Saudi Arabia’s first women’s football league has begun, after being postponed because of the coronavirus pandemic.
More than 600 players for 24 teams based in Riyadh, Jeddah and Dammam are competing for a championship cup.
The opening matches on Tuesday evening were not televised, but Saudi media hailed them as another step forward for women’s participation in sport.
It was only in 2018 that women were first allowed to watch football matches in stadiums in the Gulf kingdom.
For many years, the authorities cited cultural norms and religious teachings in denying women the right to participate in sporting activities. Conservative clerics warned that opening sports to them would lead to immorality.
Seven matches took place in the capital Riyadh and the Red Sea city of Jeddah on the opening day of the Saudi Women’s Football League (WFL), which had been due to kick off in March.
The results included an 11-0 win for Tigers over Jeddah Challenge, and a 10-1 victory for Al Riyadh United over Najd Al Riyady.
The teams will compete in their respective cities before participating in the final nationwide championship stage, where the championship cup will be awarded.

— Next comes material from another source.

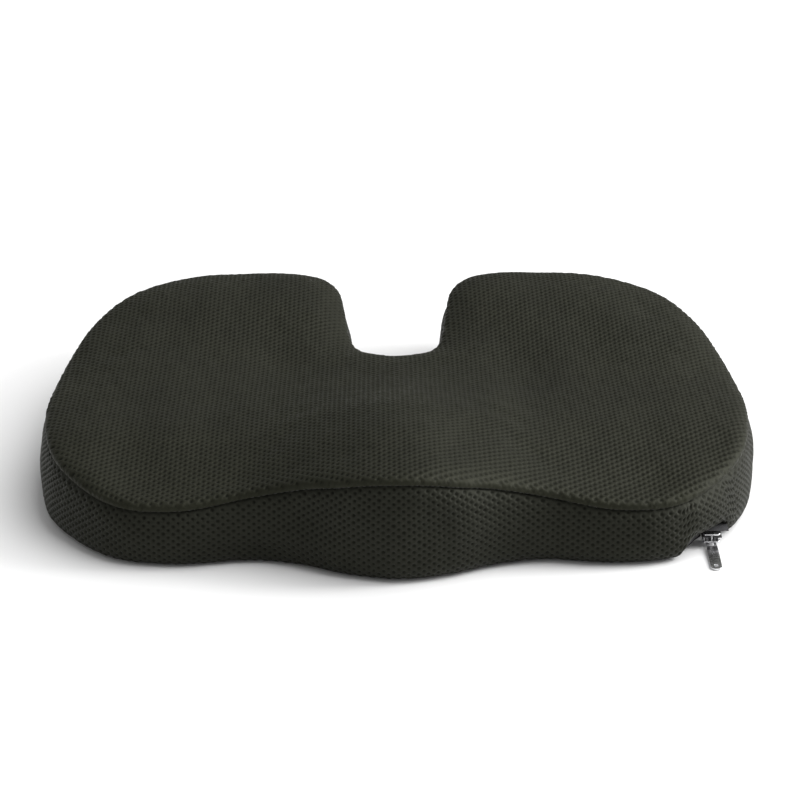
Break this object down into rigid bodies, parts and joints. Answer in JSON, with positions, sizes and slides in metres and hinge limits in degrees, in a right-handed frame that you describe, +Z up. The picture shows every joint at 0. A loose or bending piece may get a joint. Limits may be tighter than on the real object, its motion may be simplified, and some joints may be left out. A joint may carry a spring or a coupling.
{
  "type": "seat cushion",
  "caption": "Contoured U-shaped foam seat cushion with leg grooves, a raised middle ridge, a tailbone cut-out and a zipped mesh cover with a gripping base.",
  "frame": {"origin": "on the surface the cushion lies on, under the middle of its outline", "axes": "+X to the sitter's right, +Y to the rear, where the cut-out opens, +Z up"},
  "size_m": [0.45, 0.3499, 0.0727],
  "materials": {
    "foam": "open-cell slow-recovery foam, matt",
    "mesh": "black polyester spacer mesh, matt with a faint sheen on the ribs",
    "thread": "black polyester sewing thread",
    "base_fabric": "black woven polyester, matt",
    "grip": "soft PVC, satin",
    "tape": "black herringbone zip tape",
    "coil": "black nylon coil",
    "metal": "nickel-plated zinc"
  },
  "bodies": {
    "cushion": {"foam_core": "foam", "top_panel": "mesh", "outer_band": "mesh", "notch_band": "mesh", "top_seam_thread": "thread", "bottom_seam_thread": "thread", "base_panel": "base_fabric", "zip_facing": "base_fabric", "grip_dots": "grip", "zip_tape_inner": "tape", "zip_tape_outer": "tape", "zip_coil_inner": "coil", "zip_coil_outer": "coil", "zip_top_stops": "metal", "zip_bottom_stop": "metal"},
    "slider": {"zip_slider": "metal"},
    "pull": {"zip_pull": "metal"}
  },
  "joints": [
    {"name": "zip_slide", "type": "slide", "parent": "cushion", "child": "slider", "axis": [0, 1, 0], "range_m": [0, 0.205]},
    {"name": "pull_swing", "type": "hinge", "parent": "slider", "child": "pull", "pos_m": [0.18998, -0.12439, 0.0024], "axis": [1, 0, 0], "range_deg": [-2.5, 165]}
  ]
}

The total prize fund is 500,000 Saudi riyals ($133,000; £100,000).
The government-run Saudi Sports for All Federation (SFA) said that through the WFL it was striving “to empower women and to encourage them to become active and to participate in sports at the community level”.
Abdullah Alyami, a Saudi football coach and sports journalist, told Arab News before Tuesday’s matches that it was a “very happy day for all athletes, be they male or female”.

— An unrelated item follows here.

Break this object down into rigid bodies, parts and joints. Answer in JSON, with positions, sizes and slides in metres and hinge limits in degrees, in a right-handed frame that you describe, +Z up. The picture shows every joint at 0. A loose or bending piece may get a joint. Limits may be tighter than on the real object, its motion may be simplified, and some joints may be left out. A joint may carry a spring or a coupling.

“Based on what we’ve seen, and how beloved the sport of football is all over the kingdom, I believe we will see many more of our sisters getting involved in professional sports,” he said.
Najla Ahmed, a 16-year-old from Riyadh who plays football for her school, told the newspaper that she would try out for a local team in 2021.

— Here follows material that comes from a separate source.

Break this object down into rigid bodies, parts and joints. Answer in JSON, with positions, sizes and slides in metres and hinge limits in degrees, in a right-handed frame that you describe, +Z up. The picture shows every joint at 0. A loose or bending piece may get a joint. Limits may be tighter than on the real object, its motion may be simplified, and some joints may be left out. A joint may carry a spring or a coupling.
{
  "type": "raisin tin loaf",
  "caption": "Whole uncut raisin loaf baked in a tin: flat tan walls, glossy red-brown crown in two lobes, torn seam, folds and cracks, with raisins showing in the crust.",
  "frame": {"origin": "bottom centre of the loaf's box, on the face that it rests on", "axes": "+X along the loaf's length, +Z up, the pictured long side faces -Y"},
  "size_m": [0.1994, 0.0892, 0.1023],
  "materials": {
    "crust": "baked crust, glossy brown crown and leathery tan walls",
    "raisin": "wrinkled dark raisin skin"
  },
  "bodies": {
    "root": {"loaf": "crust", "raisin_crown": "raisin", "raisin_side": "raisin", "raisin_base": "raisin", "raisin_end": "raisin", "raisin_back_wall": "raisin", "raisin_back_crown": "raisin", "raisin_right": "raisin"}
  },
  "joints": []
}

“I’ll be 17, and therefore eligible, and I would love to see anyone try and stop me.”
The first international women’s golf tournament also took place in Saudi Arabia this week.
However, critics of the Saudi government dismissed such events as “sportswashing” – designed to cover up the country’s poor human rights record, including the continued detention of several women activists who had campaigned for reforms.
“Saudi citizens and residents should enjoy top-notch entertainment and sporting events, but they also should enjoy basic rights such as free expression and peaceful assembly,” Michael Page, deputy Middle East director at Human Rights Watch, said earlier this week.